Other fun features take advantage of the Wii U’s general functionality. You can post screenshots of the game to Miiverse. You can use unlockable Mario Kart “stamps” to create nifty “hand-drawn” posts to MiiVerse–Nintendo’s Mini-Facebook Clone. Another fun feature is Mario Kart TV, which allows you to save replays of entire races, and choose specific types of highlights to be featured in the replays. You can then take screenshots from within the replay and post your own comments, hand-drawn or typed, to Miiverse.
In a rare move for the company, Nintendo will also be trying its hand at DLC with this edition of Mario Kart. Launching sometime this month, I believe, is an 8 course, 3 character pack, which features a Mario and Peach variant and Legend of Zelda star, Link. One of the tracks is also based around Hyrule locations. There is also an Excitebike track, which is one of my favourite tracks in the game. Goddamn I love that music. Sometime in 2015, another DLC pack will be released, which looks much less appealing to me. It seems to be Animal Crossing focused, which isn’t remotely as intriguing an addition to a racing game, in my opinion.
Also, Nintendo is taking a page from the Spyro spinoff Skylanders and Disney’s Infinity series, adding Amiibo functionality to the game. Or as I call it… Real World DLC™. Launching alongside the new Smash Bros. entry, 12 Amiibo minatures are being released, and
all most of them are compatible with Mario Kart 8. I’m not sure exactly how they work, but I know it involves leveling up your Amiibo in game, also adding new characters to the game like Samus and Kirby.

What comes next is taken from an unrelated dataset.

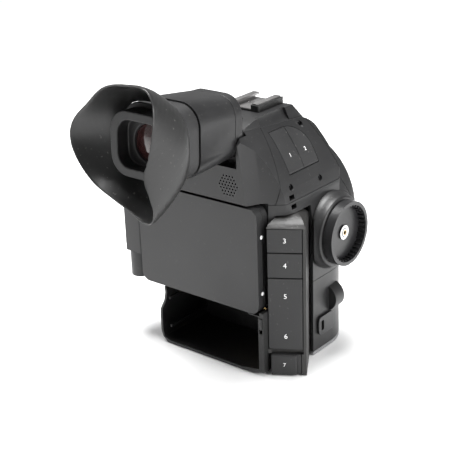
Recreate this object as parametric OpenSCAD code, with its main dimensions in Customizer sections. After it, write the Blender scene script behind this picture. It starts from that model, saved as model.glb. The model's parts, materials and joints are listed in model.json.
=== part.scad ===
// Digital cinema camera: lens towards +Y, viewfinder and display towards -Y, +X on the operator's right
// The origin is the mouth of the tripod socket, under the optical axis

/* [Housing] */
// Width of the body across its side covers
body_w = 99; // [97:0.5:102]
// Wall of the moulded covers
wall = 2.2; // [1.6:0.1:2.6]
// Visible gap between two covers
seam = 0.3; // [0.2:0.05:0.5]
// Height of the underside above the feet
base_z = 0.6; // [0.4:0.1:1]
// Height where the upper covers overhang the lower ones
split_z = 54.2; // [52.2:0.5:56.2]
// Height of the seam under the shoulder covers
shoulder_seam_z = 113.5; // [112.2:0.1:114.2]
// Height of the shoulders where the top hump starts
ledge_z = 157.7; // [156.2:0.5:159.2]
// Radius of the shoulder curve
shoulder_r = 97.3; // [92:0.5:104]
// Height where the shoulder curve leaves the side
shoulder_z = 88.4; // [86.2:0.2:91.2]
// Distance from the socket to the upper front face
upper_front = 40.5; // [39:0.5:42]
// Distance from the socket to the lower front face
lower_front = 36; // [35:0.5:37]
// Distance from the socket back to the rear face
rear = 55; // [54:0.5:57]
// Distance from the socket back to the wall behind the display
rear_wall_y = 43.6; // [43:0.1:44]
// Height of the lip above the display
lip_z = 114.7; // [114.2:0.1:115.7]
// Radius of the upper front corners
upper_corner_r = 28; // [24:1:30]
// Radius of the lower front corners
lower_corner_r = 28; // [24:1:30]
// Thickness of the metal base plate
base_t = 2.4; // [2:0.1:3]

/* [Battery bay] */
// Inner width of the bay
bay_w = 79; // [76:0.5:80]
// Place of the bay's right wall from the optical axis
bay_right = 36; // [35:0.2:36.4]
// Height of the bay's ceiling
bay_top = 43.2; // [42.2:0.5:43.7]
// Depth of the bay from the rear face
bay_depth = 46; // [44:0.5:47]
// Wall of the tray
tray_wall = 1.8; // [1.4:0.1:2]

/* [Display] */
// Width of the display panel
panel_w = 97.9; // [95:0.1:98]
// Height of the display panel
panel_h = 70.1; // [68:0.1:70.5]
// Thickness of the display panel
panel_t = 10.5; // [9:0.1:11]
// Height of the panel's lower edge
panel_z = 43; // [42.7:0.1:43.7]
// Place of the panel's free edge from the optical axis
panel_right = 36.9; // [36:0.1:37.5]
// Corner radius at the panel's free edge
panel_corner_r = 6; // [4:0.5:8]
// Width and depth of the hinge knuckles
knuckle_w = 14; // [13.6:0.1:14.4]
// Height of the lower fixed knuckle
knuckle_low_h = 18; // [16:0.5:19]
// Height of the moving knuckle
knuckle_mid_h = 33.7; // [32:0.1:35]
// Radius of the swing pin
swing_pin_r = 1.8; // [1.5:0.1:2.2]
// Radius of the tilt shaft
tilt_shaft_r = 2; // [1.8:0.1:2.5]

/* [Viewfinder] */
// Height of the viewfinder's hinge axis
evf_pivot_z = 152.2; // [151.2:0.5:153.2]
// Distance of the hinge axis behind the socket
evf_pivot_y = 39; // [38:0.5:40]
// Upward tilt of the viewfinder as shown
evf_tilt = 3; // [0:0.5:6]
// Half width and half height of the barrel at its front
evf_half = 21.5; // [20.5:0.1:22]
// Half width and half height of the barrel at its rear
evf_half_rear = 24.2; // [23:0.1:25]
// Height of the barrel's centre line above the hinge axis
evf_rise = 7.4; // [7:0.1:9]
// Gap of the barrel's front face behind the hinge axis
evf_front_gap = 8; // [7.8:0.1:8.6]
// Length of the collar in front of the barrel
evf_collar_l = 7; // [6:0.5:9]
// Length of the barrel housing
evf_barrel_l = 35; // [32:1:38]
// Length of the rubber sleeve in front of the cup
sleeve_l = 14; // [12:1:16]
// Wall of the barrel housing
evf_wall = 1.8; // [1.4:0.1:2.2]
// Radius of the eyepiece lens
eye_lens_r = 11.5; // [10:0.5:12.5]

/* [Lens mount] */
// Height of the optical axis
axis_z = 90.2; // [89.2:0.5:91.2]
// Radius of the mount's throat
throat_r = 27; // [26.5:0.1:27.5]
// Outer radius of the mount ring
mount_r = 32.5; // [32:0.1:33.5]
// Distance from the socket to the mount's front face
mount_front = 45; // [44:0.5:46]
// Distance from the mount face to the sensor
flange_depth = 44; // [43.5:0.1:44.5]
// Width of the image sensor
sensor_w = 24.6; // [23:0.2:25]
// Height of the image sensor
sensor_h = 13.8; // [13:0.2:14.6]

/* [Grip mount] */
// Outer radius of the toothed grip ring
grip_r = 21.2; // [20.4:0.1:21.6]
// Distance of the ring's face from the optical axis
grip_face_x = 63.5; // [62:0.5:65]
// Place of the ring's centre in front of the socket
grip_y = 7.5; // [6:0.5:8.5]
// Height of the ring's centre
grip_z = 83.2; // [82.7:0.5:85.2]
// Number of index teeth
grip_teeth = 36; // [24:2:48]

/* [Terminals] */
// Angle of the terminal column's face
column_angle = 31.3; // [30:0.1:33]
// Width of the column's face
column_w = 24.2; // [23:0.1:25]
// Top of the column's face
column_z = 103.2; // [101.2:0.5:105.2]
// Thickness of the rubber covers
cover_t = 2.4; // [2:0.1:2.8]
// Gap between two rubber covers
cover_gap = 0.4; // [0.3:0.05:0.6]

/* [Accessory shoe] */
// Outer width of the shoe's rails
shoe_w = 21.5; // [21.3:0.1:21.7]
// Width between the rails' lips
shoe_slot_w = 12.5; // [12.3:0.1:12.8]
// Width of the groove under the lips
shoe_groove_w = 18.6; // [18.5:0.1:18.8]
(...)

UPDATE: The Amiibo do not add any characters to the game, and not all of them are compatible. What they do add are new skins based on the character to your Mii Racers. The skins are fun, but definitely not worth the $14 price tag on the Amiibo. Unless you’ve already picked them up to add to your Super Smash Bros. for Wii U experience, I definitely don’t recommend at this point picking them up to add anything to your Mario Kart 8 enjoyment.
All in all, despite Nintendo clearly jumping on the other big publishers’ bandwagon of soaking customers by releasing arguably incomplete products in an effort to charge more, Mario Kart 8 as it was released is an incredibly fun game, and the best in the series so far.